I suspect that if I were to audit every prayer I have ever prayed, I would find that an alarmingly high number parallel the disciples’ mindset either during or after the storm. My supplications would boil down to either, “Why aren’t you saving me?” or “Please, don’t destroy me!” Both varieties reveal more than ordinary, perfectly rational fear of enduring painful circumstances; they reveal a lack of faith in the power, goodness, and, most critically, powerful goodness of God. This God loves me, and the whole world with me, and he is doing his powerfully good best to save every one of us. If I can’t get that right about him, then I can’t get anything at all right about him.

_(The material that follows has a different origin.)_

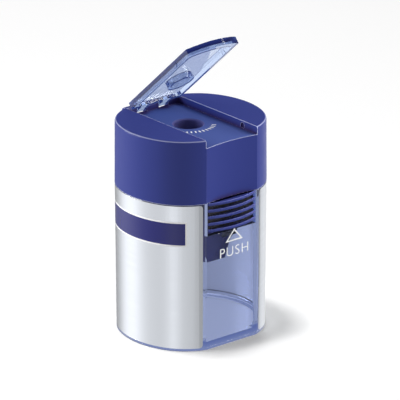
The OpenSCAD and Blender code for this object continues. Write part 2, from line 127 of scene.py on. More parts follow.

Rembrandt’s painting is probably a sight to behold – or at least probably was, until it went missing in a 1990 art heist. But one of its most compelling details has to do with the blue-clad man standing amidship, his right hand gripping a line, his left hand keeping his purple cap from blowing off in the wind.

Of the 15 characters in the boat – savior, soon-to-be saints, others – only he looks outward, at us. At you. The man is Rembrandt, who painted himself into the boat. He has locked eyes with you, and the absence of a visible shoreline suggests you are riding out the same storm in a nearby boat, perhaps one of the others that went along on the trip.

His mouth is open, as if asking how you’re holding up over there. Will you keep your faith during the storm? Will you keep it after?